Me vienen a la memoria, ya en Madrid, los días pasados en Zamora, durante la Navidad. Vienen a mí como un soplo de aire fresco, como un delicioso brebaje que apunta aún su regusto en el paladar del recuerdo. Debo decir que, en poco más de una semana, intenté apurar todos los cálices que allí se ofrecen (la gastronomía, la amistad, la familia, los gatos, las costumbres, los paisajes, las fiestas, los bares, las calles, los cielos helados y el clima duro y afilado). Pero faltó tiempo. Siempre nos falta tiempo, amigo.
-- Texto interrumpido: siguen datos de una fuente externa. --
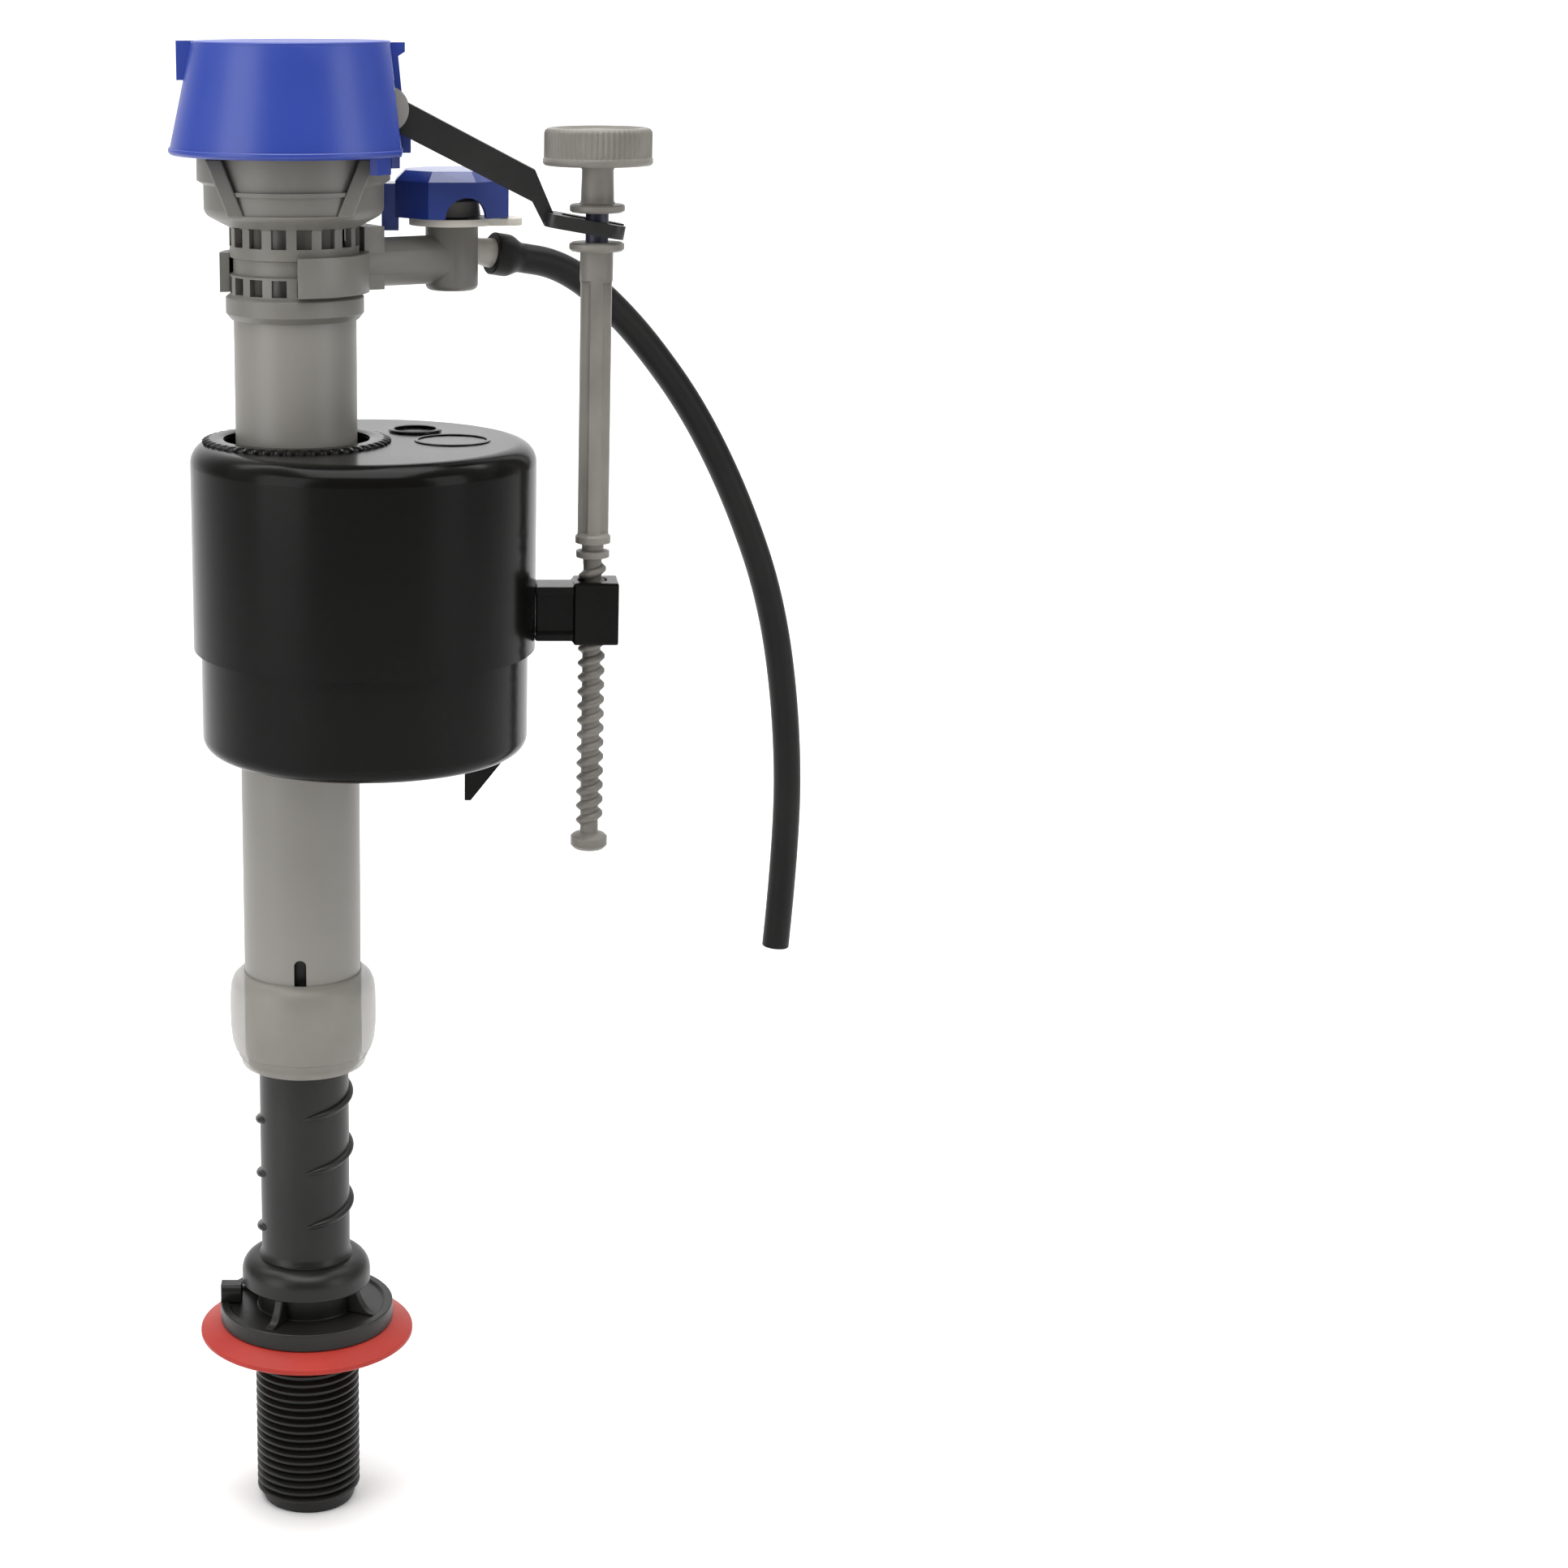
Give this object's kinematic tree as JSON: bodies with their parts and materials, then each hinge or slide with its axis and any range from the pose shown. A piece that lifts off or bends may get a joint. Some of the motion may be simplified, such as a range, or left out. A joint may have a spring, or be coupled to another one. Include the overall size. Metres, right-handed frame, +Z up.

Tiempo para visitar a antiguos compañeros de trabajo, para tomar esos cafés que solemos aplazar una y otra vez, para cenar en alguna bodega de El Perdigón, para meternos en otros garitos cuyas paredes, puede que ahora sin humo, o puede que no, echábamos en falta.
El frío, ya lo dije, se le metía a uno dentro hasta helarle el alma. Un martes, creo, los habitantes y turistas de la ciudad se encontraron con un muestrario variado de fenómenos atmosféricos: un poco de niebla, una helada, mucha lluvia y algo de nieve. Lo justo para desear refugiarte en casa o en los bares. No hubo tiempo para todo lo que uno se había propuesto, pero, al menos, sí para tapear: patatas bravas, y pinchos morunos, y perdices con salsa, y vinos de la tierra en la zona de Los Lobos, y cuadrados, montados, cachuelas en el Bayadoliz, y chorizo a la brasa en El Mesón del Chorizo, y tomar cada tarde cañas con limón en el Avalon, y echar un trago en el Popanrol, en El Moli, en el Semura, en el Molly Mallone’s, en La Cueva, en el Universal, en El León Dorado, en el Vía Baguta, en el Pub 43, y en otros cuantos garitos que conforman la identidad y la memoria zamorana de uno. Me gusta divertirme y, si ese es mi delito, lo acepto entonces: soy culpable. Porque transitar (y fatigarse) por las tascas, los cafés, las tabernas, los pubs, facilita el reencuentro, no sólo con los amigos y conocidos: también con la memoria. Dicen que la patria de uno es la infancia, pero la auténtica patria son los lugares de los que uno se marchó. Algunas de las personas que viven fuera de la ciudad, rozando la madrugada, me contaron que echaban de menos la tierra. La tierra, sin embargo, se aprecia mejor dándole unos bocados de vez en cuando, para huir de la sobredosis y el hastío.
También participé en otros eventos: en la extraordinaria fiesta que hacemos unos cuantos en Nochevieja, de la que nadie sale jamás descontento o aburrido; en las uvas del día treinta en la Plaza Mayor, mientras la gente observa y se asombra, pero es tradición que también se da en otros lugares; en las cenas familiares y en los brindis vespertinos de Nochebuena. Mi gato, en esta ocasión, no me propinó los dos o tres zarpazos que suele darme, como castigo: tal vez perdonándome, o aceptando el regreso. En Zamora volví a la vida un poco desordenada que allí llevo cuando son fiestas: salir por la tarde a tomar café, darse unos paseos por la zona vieja, cenar o merendar en los bares de tapas, volver a casa de madrugada o al alba. En definitiva: sorber la vida y la noche como si fuese un pecado y un placer. También regresé al río, culebra de plata y tiniebla en la noche, espejo con nieblas en la madrugada, cuchillo evocador en la mañana, espuma marrón y revuelta en la tarde. Para conocer y apreciar los colores y las pinturas que el Duero y el cielo van conformando hay que asomarse a él en la noche y en la madrugada, en la mañana y en la tarde. Que uno no se canse de ver el río es bueno. Y necesario.